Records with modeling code
--------
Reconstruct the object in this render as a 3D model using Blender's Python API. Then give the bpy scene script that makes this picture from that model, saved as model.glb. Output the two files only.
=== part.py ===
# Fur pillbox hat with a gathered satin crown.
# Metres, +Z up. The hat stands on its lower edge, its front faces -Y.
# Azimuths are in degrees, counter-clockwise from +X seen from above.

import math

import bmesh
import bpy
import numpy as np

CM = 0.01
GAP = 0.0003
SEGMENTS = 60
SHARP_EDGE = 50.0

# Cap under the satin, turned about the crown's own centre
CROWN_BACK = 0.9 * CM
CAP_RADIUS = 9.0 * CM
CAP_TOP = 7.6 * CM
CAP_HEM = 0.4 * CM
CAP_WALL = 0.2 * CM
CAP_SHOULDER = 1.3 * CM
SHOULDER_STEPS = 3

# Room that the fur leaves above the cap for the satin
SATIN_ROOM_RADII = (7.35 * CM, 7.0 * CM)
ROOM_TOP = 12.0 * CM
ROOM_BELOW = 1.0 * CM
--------
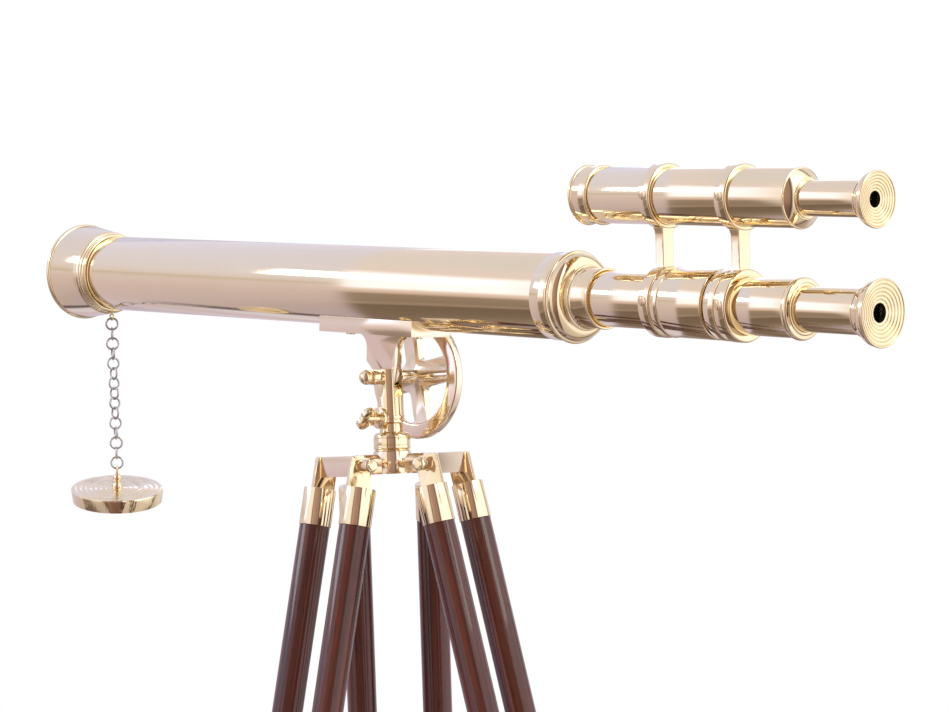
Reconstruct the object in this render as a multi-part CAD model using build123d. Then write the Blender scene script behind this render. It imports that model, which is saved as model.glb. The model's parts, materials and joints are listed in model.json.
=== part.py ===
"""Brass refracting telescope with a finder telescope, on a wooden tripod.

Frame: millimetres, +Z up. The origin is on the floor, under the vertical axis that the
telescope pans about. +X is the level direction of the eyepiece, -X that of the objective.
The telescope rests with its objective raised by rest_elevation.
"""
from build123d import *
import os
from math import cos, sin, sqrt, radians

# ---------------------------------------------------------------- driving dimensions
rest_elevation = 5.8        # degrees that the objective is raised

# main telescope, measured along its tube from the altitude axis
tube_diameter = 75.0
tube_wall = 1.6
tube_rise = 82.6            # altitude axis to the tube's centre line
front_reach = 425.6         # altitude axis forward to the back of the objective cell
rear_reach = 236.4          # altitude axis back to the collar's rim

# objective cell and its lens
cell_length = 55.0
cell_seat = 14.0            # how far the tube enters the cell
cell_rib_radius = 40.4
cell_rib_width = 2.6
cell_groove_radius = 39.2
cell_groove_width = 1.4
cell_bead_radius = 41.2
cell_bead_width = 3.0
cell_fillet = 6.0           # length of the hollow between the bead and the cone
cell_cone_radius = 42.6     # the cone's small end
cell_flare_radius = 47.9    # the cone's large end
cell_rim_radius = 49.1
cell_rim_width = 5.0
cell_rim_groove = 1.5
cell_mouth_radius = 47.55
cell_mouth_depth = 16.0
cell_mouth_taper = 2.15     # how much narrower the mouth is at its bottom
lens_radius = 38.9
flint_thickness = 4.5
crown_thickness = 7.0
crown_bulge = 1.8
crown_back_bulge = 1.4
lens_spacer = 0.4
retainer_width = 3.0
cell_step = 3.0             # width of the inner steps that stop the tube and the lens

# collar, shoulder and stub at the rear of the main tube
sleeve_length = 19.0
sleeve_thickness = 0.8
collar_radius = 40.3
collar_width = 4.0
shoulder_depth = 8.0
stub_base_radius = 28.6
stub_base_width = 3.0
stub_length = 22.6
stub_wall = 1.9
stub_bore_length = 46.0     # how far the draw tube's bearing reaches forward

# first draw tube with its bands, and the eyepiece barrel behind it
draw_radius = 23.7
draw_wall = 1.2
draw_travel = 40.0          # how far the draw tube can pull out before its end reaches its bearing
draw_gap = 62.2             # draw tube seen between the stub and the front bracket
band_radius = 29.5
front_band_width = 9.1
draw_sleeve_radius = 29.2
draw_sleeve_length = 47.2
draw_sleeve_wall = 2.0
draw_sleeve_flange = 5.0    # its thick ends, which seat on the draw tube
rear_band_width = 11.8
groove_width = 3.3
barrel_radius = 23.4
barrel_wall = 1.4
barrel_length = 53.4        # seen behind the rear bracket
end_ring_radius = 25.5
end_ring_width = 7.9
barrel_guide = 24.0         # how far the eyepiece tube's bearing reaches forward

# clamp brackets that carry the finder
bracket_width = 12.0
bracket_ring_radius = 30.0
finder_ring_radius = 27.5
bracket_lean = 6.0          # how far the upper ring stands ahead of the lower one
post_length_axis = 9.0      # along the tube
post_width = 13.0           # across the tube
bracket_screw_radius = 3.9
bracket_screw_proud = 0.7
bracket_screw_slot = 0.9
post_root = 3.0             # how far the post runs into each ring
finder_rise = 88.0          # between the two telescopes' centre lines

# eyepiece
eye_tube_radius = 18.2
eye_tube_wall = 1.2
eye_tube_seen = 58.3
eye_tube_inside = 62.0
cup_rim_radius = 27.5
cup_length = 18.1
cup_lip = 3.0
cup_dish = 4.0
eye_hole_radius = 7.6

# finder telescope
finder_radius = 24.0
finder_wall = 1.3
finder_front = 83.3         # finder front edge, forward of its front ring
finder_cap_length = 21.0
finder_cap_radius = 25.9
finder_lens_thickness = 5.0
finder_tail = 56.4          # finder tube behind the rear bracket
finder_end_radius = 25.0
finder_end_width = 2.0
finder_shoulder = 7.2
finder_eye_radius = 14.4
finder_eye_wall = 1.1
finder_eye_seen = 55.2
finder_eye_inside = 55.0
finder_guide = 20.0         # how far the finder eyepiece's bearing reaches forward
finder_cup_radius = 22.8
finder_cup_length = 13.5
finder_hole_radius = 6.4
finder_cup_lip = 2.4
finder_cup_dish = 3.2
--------
# [EXERCISE DIRECTIONS]
Your task is to repeat exactly the lines from the one that contains "Reconstruct the object in this render as a 3D" through the one that contains "SHOULDER_STEPS = 3", with both end lines included.

# [ANSWER]
Reconstruct the object in this render as a 3D model using Blender's Python API. Then give the bpy scene script that makes this picture from that model, saved as model.glb. Output the two files only.
=== part.py ===
# Fur pillbox hat with a gathered satin crown.
# Metres, +Z up. The hat stands on its lower edge, its front faces -Y.
# Azimuths are in degrees, counter-clockwise from +X seen from above.

import math

import bmesh
import bpy
import numpy as np

CM = 0.01
GAP = 0.0003
SEGMENTS = 60
SHARP_EDGE = 50.0

# Cap under the satin, turned about the crown's own centre
CROWN_BACK = 0.9 * CM
CAP_RADIUS = 9.0 * CM
CAP_TOP = 7.6 * CM
CAP_HEM = 0.4 * CM
CAP_WALL = 0.2 * CM
CAP_SHOULDER = 1.3 * CM
SHOULDER_STEPS = 3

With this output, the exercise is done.